C’était une victoire stratégique remportée sur la politique de la France, pour qui novembre 1954 était une affaire de hors-la loi dépourvus d’ancrage social et de vision politique. Le démenti à cette théorie fut, déjà, apporté par Ferhat Abbas, à son départ en 1955 pour Tunis, après avoir dissous l’UDMA, déclarant que «dès lors que le sang a coulé», il n’y avait plus d’autre alternative que de s’engager aux côtés de la lutte du peuple.
L’architecte de ces assises était fortement imprégné par l’idée qu’il fallait rassembler toutes les forces capables de s’intégrer dans un vaste mouvement national pour accélérer le processus de l’indépendance de l’Algérie. C’est sans doute ce programme colossal qui a permis à ce congrès de devenir la pierre angulaire de cette Algérie combattante. C’est encore ce congrès qui balisa le chemin vers la restauration de la souveraineté nationale, pour reprendre les termes de l’historien Mohamed El-Korso.
Parmi les décisions les plus emblématiques de ce Congrès, on cite l’institution d’un Comité de Coordination et d’Exécution (CCE), le premier gouvernement de l’histoire de la Révolution, et d’un Conseil national (CNRA), instance suprême, premier parlement représentatif des principaux courants rangés sous la direction du FLN.

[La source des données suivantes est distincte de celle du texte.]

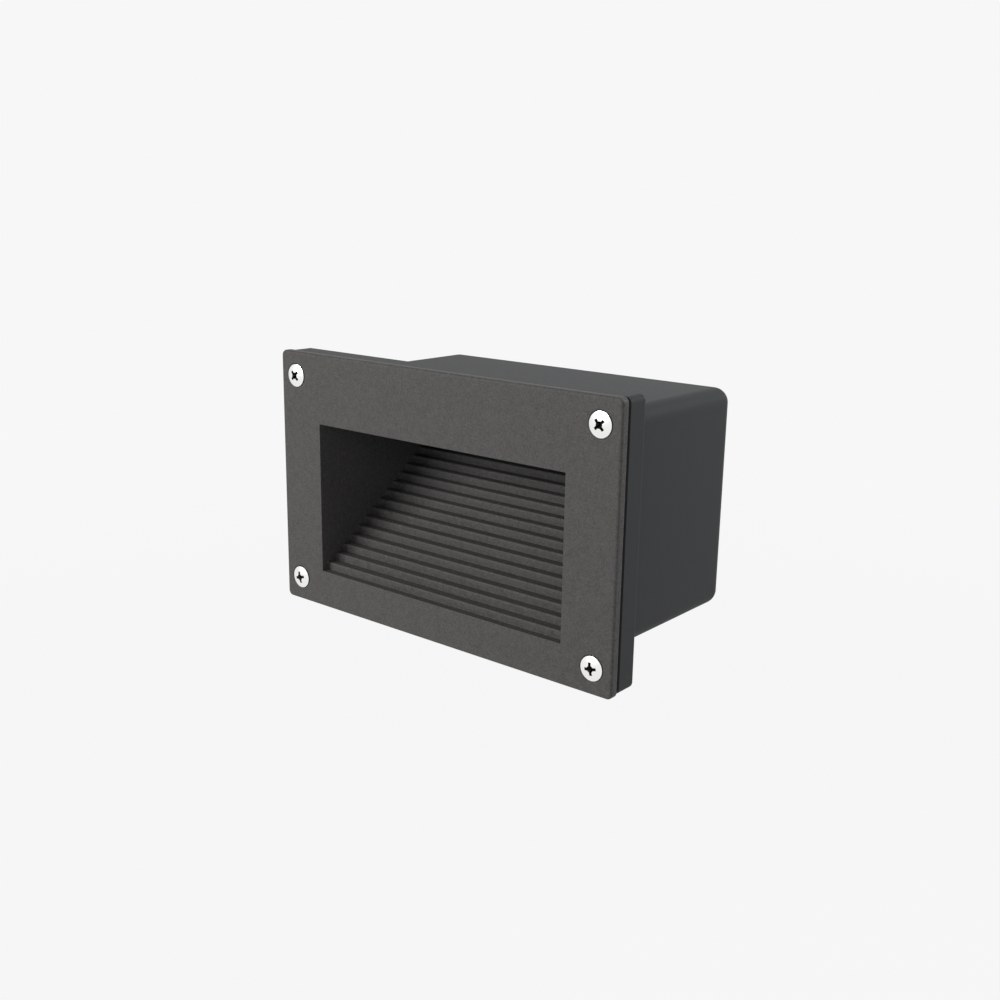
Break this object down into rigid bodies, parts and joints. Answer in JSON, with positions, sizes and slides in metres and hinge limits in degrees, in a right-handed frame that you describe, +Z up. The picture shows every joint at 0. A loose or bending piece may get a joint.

Il y a également la structuration de l’ALN, sur la base d’un nouveau découpage territorial, de mécanismes de fonctionnement et de procédures d’avancement et de discipline qui en firent une armée organisée et hiérarchisée enrichissant les traditions militaires de l’Algérie historique.
Le FLN créa les six wilayas, plus la zone autonome d’Alger, des commandements et des conseils, désigna des chefs et des commissaires, et lança de nouvelles formes d’organisation de la résistance dans la campagne, mais aussi dans les agglomérations urbaines.

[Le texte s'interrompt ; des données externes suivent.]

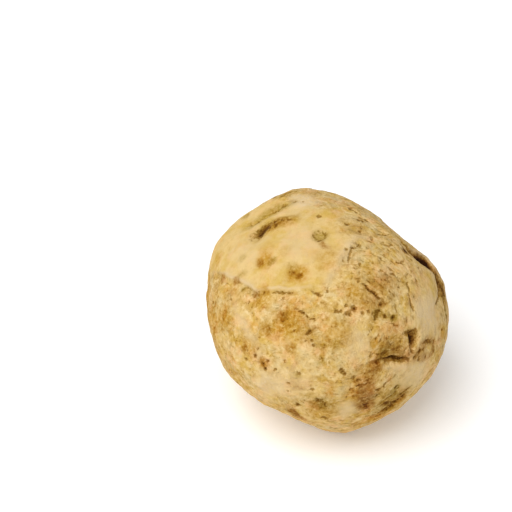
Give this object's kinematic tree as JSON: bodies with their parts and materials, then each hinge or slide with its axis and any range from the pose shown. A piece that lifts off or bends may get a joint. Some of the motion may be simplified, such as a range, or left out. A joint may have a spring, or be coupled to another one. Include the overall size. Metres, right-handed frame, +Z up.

Sous l’impulsion d’Abane Ramdane, secondé par Larbi Ben M’hidi et leurs compagnons, il eut fallu aussi la structuration d’un pouvoir collégial décisionnel, sur le plan politique et militaire, l’adoption de l’hymne national et la mise en branle d’une communication destinée à l’intérieur (création du journal El Moudjahid) et diplomatique à visée internationale, par le truchement de la fédération de France.
Le regretté Hocine Aït Ahmed, absent au Congrès, a signifié la portée des résolutions de ce Congrès : «Pour les Algériens informés, le 20 Août 1956 est inséparable du 1er Novembre 1954.
La valorisation de la Mémoire et sa transmission est le meilleur gage d'immunisation de la Nation et le renforcement des liens des Algériens avec la patrie.»
Plus que jamais, sa protection contre toute destruction, déformation ou perte est un défi majeur, en ce sens qu'au-delà d'être une question purement cognitive et scientifique, elle est un ensemble de repères éclairant la voie vers l'avenir, et pour contrecarrer les tentatives irrationnelles d’historiens qui ne se privent pas de tordre le cou aux faits, selon leurs convenances, sans omettre de signaler les actes malveillants de folliculaires qui s’ingénient à glorifier «les bienfaits» de la colonisation, à vouloir accréditer des thèses frappées d’un affligeant aveuglement.